Septday, Rami 21st 067.M42

It took us most of the day and a significant portion of the night to make our way back up to hid-hive yesterday. They knew which lifter we'd taken, so Maddy insisted that we get off at about the third-way point, just some random industrial level between the lower hive and mid-hive, where we could slip off in the shadow of some cargo vehicles that were alighting and make our way across-hive to another lifter. We did this twice before she judged that we'd both moved far enough away from our original path, and also come close enough to her intended destination that she was happy for us to ride the rest of the way up. The interruptions in the journey, traversing the levels through the manufactorum districts, finding our way through where there were no pedestrian pathways, it all took so much more time. Where I thought we'd be home and at least somewhat further away from peril by about lunchtime, we didn't get in until somewhere around the middle of the night.

We didn't go back to my place either. Maddy took me to the residence that she'd hired out for herself, a spartan room in the thirty-ninth precinct. I already knew that the story of her family was fabricated - though she told me that some parts of it were actually drawn from her life, she never elaborated which ones - but it explained even more visibly why she always insisted on coming to my place and she never took me back to hers.

I'd honestly thought that by "home" she'd been referring to my place, just the assumption of reference, I guess. But it makes more sense that we'd stay here. Though Arlean's never actually visited my home, we don't know if the cultists were watching me in any fashion before I made that last trip down there, and she had my hab address anyway. So it wouldn't be hard to find me.

Because we got in so late, I didn't make a call to Mum and Dad. I didn't want to panic them. Maddy tells me that they can't ever know the truth, that we have to find some way to convince them to get off-world without actually exposing them to what exactly is going on and what's happened to Arlean. She said that if they ever found out even a fraction of the truth, that their lives would be forfeit - at best they'd simply be executed outright for knowing things that Imperial citizens were not supposed to know, at worst they might be taken for servitor conversion. And where the cultists most likely would not be able to take either Lizzy or Cordell due to their being embedded in their respective organisations, the Inquisition could not take the chance that they might have later contact with Mum and Dad and it would mean their destruction as well.

When I asked her what that meant for me, after the things that she'd told me, she just looked at me sadly and said that it wasn't her decision to make.

I wanted to yell at her for that. I'm ashamed to admit that I… I want to say that I might have raised my voice at her but that I remained calm overall, but I know I didn't. I think I did yell at her, before I remembered myself and the fact that I didn't know who could hear what through the walls. The last thing we would want would be for some well-meaning neighbour to call the Magisters because they could hear a domestic dispute. Not that there's any guarantees the Magisters would do anything, because Throne knows they have so many more important things…

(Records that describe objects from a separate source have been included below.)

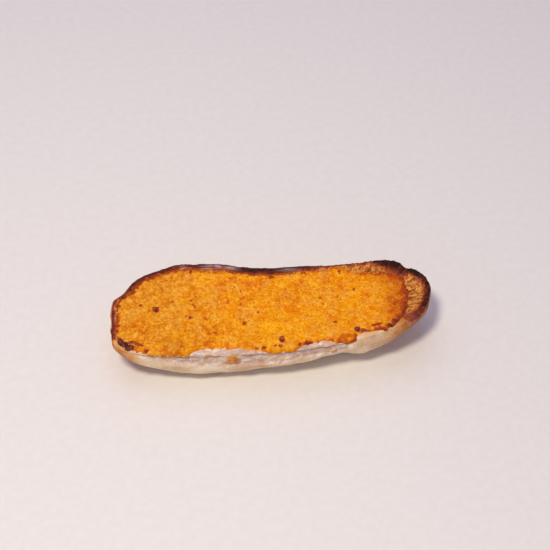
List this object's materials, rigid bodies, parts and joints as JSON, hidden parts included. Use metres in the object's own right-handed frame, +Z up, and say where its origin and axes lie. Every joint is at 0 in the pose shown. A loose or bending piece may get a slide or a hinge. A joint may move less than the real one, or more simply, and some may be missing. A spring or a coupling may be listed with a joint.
{
  "type": "garlic bread",
  "caption": "Half of a long sub roll, cut face up, baked under a granular layer of garlic butter and cheese, with a domed underside that it rests on.",
  "frame": {"origin": "centre of the bounding box's footprint, on the surface that the roll rests on", "axes": "+X along the roll towards the end whose crumb is left bare, -Y towards the front side where soft crumb is torn bare, +Z up out of the cut face"},
  "size_m": [0.2023, 0.0756, 0.036],
  "materials": {
    "baked_roll": "dry floury crust, tan, toasted dark brown along the cut edge, with soft white crumb where it is torn",
    "baked_cheese": "buttery and granular, orange gold with browned specks"
  },
  "bodies": {
    "root": {"bread": "baked_roll", "topping": "baked_cheese"}
  },
  "joints": []
}
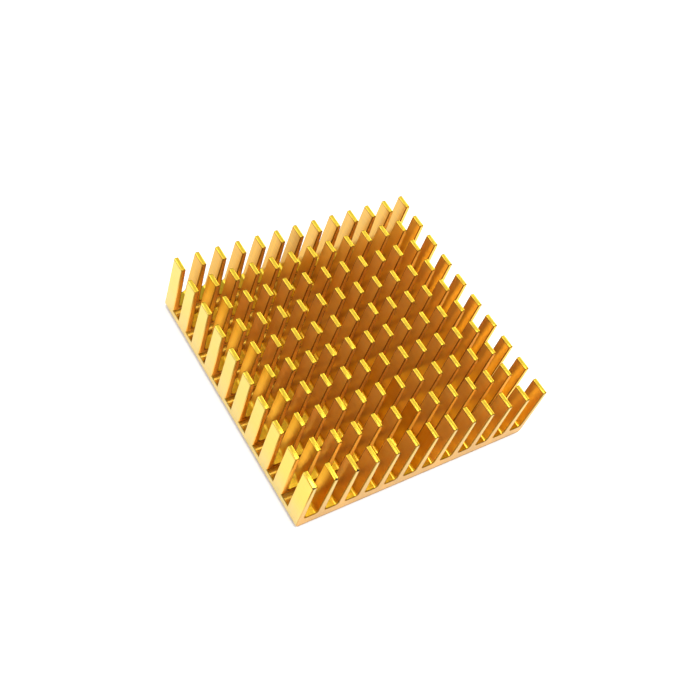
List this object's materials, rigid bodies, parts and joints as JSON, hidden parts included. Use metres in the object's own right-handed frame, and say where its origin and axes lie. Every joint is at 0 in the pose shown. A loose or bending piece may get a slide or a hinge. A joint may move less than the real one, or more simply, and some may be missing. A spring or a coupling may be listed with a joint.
{
  "type": "pin fin heat sink",
  "caption": "Square pin fin heat sink: a thin base with rows of tall flat pins, gold anodised, for bonding to a hot chip or module.",
  "frame": {"origin": "middle of the flat underside", "axes": "+X across the fins, +Y along the extrusion, +Z from the base to the fin tips"},
  "size_m": [0.04, 0.04, 0.011],
  "materials": {
    "gold_anodised": "gold anodised, satin, with fine extrusion lines along the fins and saw marks on the cut faces"
  },
  "bodies": {
    "root": {"heat_sink": "gold_anodised"}
  },
  "joints": []
}
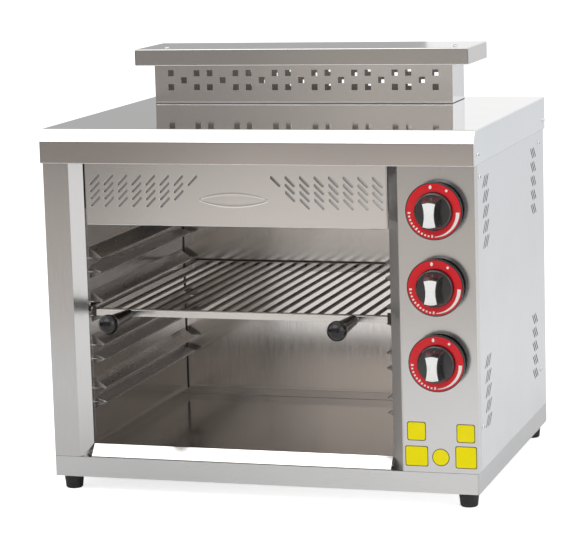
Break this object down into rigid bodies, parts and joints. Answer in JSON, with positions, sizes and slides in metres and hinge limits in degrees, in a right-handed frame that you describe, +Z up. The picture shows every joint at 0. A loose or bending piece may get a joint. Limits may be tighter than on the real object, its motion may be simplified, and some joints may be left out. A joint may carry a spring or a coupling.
{
  "type": "cheese melter",
  "caption": "Counter-top gas grill with overhead burners over an open-fronted cavity, a sliding wire grid on runners, a pull-out drip tray, a perforated rear flue and push-and-turn taps.",
  "frame": {"origin": "on the counter, at the bottom centre of the overall box", "axes": "+Z up, -Y out of the open front, +X to the right when the front is faced (towards the taps)"},
  "size_m": [0.604, 0.5432, 0.583],
  "materials": {
    "brushed_steel": "brushed",
    "polished_steel": "polished, fine grain",
    "bright_wire": "bright",
    "heat_steel": "heat-stained",
    "ceramic": "porous",
    "brass": "machined",
    "copper": "drawn tube",
    "rubber": "matt",
    "bakelite": "satin",
    "red_dial": "gloss",
    "white_inlay": "gloss"
  },
  "bodies": {
    "cabinet": {"base_pan": "brushed_steel", "foot_pads": "rubber", "foot_bolts": "bright_wire", "floor_plate": "polished_steel", "left_post": "brushed_steel", "control_panel": "brushed_steel", "left_side_panel": "brushed_steel", "right_side_panel": "brushed_steel", "back_panel": "brushed_steel", "top_cover": "polished_steel", "upper_panel": "brushed_steel", "flue_front_grille": "brushed_steel", "flue_back_grille": "brushed_steel", "flue_end_plates": "brushed_steel", "flue_cap": "polished_steel", "casing_screws": "bright_wire", "left_liner": "polished_steel", "right_liner": "polished_steel", "back_liner": "polished_steel", "left_runners": "polished_steel", "right_runners": "polished_steel", "burner_rails": "heat_steel", "front_burner": "heat_steel", "middle_burner": "heat_steel", "rear_burner": "heat_steel", "front_plaques": "ceramic", "middle_plaques": "ceramic", "rear_plaques": "ceramic", "burner_screens": "heat_steel", "front_venturi": "heat_steel", "middle_venturi": "heat_steel", "rear_venturi": "heat_steel", "injectors": "brass", "supply_pipe": "heat_steel", "gas_inlet": "brass", "upper_valve": "brass", "middle_valve": "brass", "lower_valve": "brass", "feed_tubes": "copper", "thermocouples": "copper"},
    "grid": {"grid_frame": "bright_wire", "grid_rods": "bright_wire", "grid_handles": "bakelite", "handle_studs": "bright_wire"},
    "tray": {"drip_tray": "polished_steel"},
    "push_upper": {"upper_collar": "brass"},
    "knob_upper": {"upper_spindle": "bright_wire", "upper_knob": "bakelite", "upper_dial": "red_dial", "upper_pointer": "white_inlay"},
    "push_middle": {"middle_collar": "brass"},
    "knob_middle": {"middle_spindle": "bright_wire", "middle_knob": "bakelite", "middle_dial": "red_dial", "middle_pointer": "white_inlay"},
    "push_lower": {"lower_collar": "brass"},
    "knob_lower": {"lower_spindle": "bright_wire", "lower_knob": "bakelite", "lower_dial": "red_dial", "lower_pointer": "white_inlay"}
  },
  "joints": [
    {"name": "grid_slide", "type": "slide", "parent": "cabinet", "child": "grid", "axis": [0, -1, 0], "range_m": [0, 0.47]},
    {"name": "tray_slide", "type": "slide", "parent": "cabinet", "child": "tray", "axis": [0, -1, 0], "range_m": [0, 0.47]},
    {"name": "tap_push_upper", "type": "slide", "parent": "cabinet", "child": "push_upper", "axis": [0, 1, 0], "range_m": [0, 0.004], "stiffness_N_per_m": 1500},
    {"name": "tap_turn_upper", "type": "hinge", "parent": "push_upper", "child": "knob_upper", "pos_m": [0.24825, -0.20335, 0.3975], "axis": [0, -1, 0], "range_deg": [0, 180]},
    {"name": "tap_push_middle", "type": "slide", "parent": "cabinet", "child": "push_middle", "axis": [0, 1, 0], "range_m": [0, 0.004], "stiffness_N_per_m": 1500},
    {"name": "tap_turn_middle", "type": "hinge", "parent": "push_middle", "child": "knob_middle", "pos_m": [0.24825, -0.20335, 0.2975], "axis": [0, -1, 0], "range_deg": [0, 180]},
    {"name": "tap_push_lower", "type": "slide", "parent": "cabinet", "child": "push_lower", "axis": [0, 1, 0], "range_m": [0, 0.004], "stiffness_N_per_m": 1500},
    {"name": "tap_turn_lower", "type": "hinge", "parent": "push_lower", "child": "knob_lower", "pos_m": [0.24825, -0.20335, 0.1975], "axis": [0, -1, 0], "range_deg": [0, 180]}
  ]
}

I asked her again what it meant for me. She wouldn't look me in the eye for the longest time. I didn't think she was going to answer, until she looked at me again. I don't know what I expected, but it certainly wasn't for her to be crying. I don't know if I believed her at first, she's lied about so many other things… it was the first time I'd had to sit down and process things, the first moment of safety where we weren't constantly watching over our shoulder for death to come calling… and it was the first point, I think, where I realised that she'd been using me. But she looked up at me, there were tears in her eyes and though I tried not to fall for it, tried to tell myself it was another ploy to get me on side and behaving… She sounded utterly wretched for it.

She told me then that from my first direct encounter with the… things… my life was on a timer. Even though I'd never met one of the actual creatures itself, I'd had enough contact with the cultists, and they'd been in my brain, interfering with my dreams and thoughts. That was evidence enough alone that I was potentially corrupted. That without her intervention I'd surely be put to death. I'd seen too much for my own good, and I'm not important enough or valuable enough to mind-wipe of what I've seen and put back into society. I'm just a small cog in a vast machine, and if I break it's easy enough to just trash me out and replace me. She says that my only hope now lies with her, to do exactly as she says and that if I can, she might be able to plead my case to her superiors. She told me she was sorry and kissed me then before she told me again that I'd have to just sit and wait, that she had to go and try to make contact with her team, and that I'd just need to sit and be patient while she did.

I wanted to ask her what she meant by that comment, about pleading my case to her superiors, but I'm not entirely sure I want to know. All I know of the Inquisition is faint rumour. A story of monstrous men and women who will stop at nothing to preserve the Imperium from unnamed threats that are too horrifying to consider.

I don't know if I want to be a part of this, but it's very bloody clear that the choice isn't and possibly never was mine to make.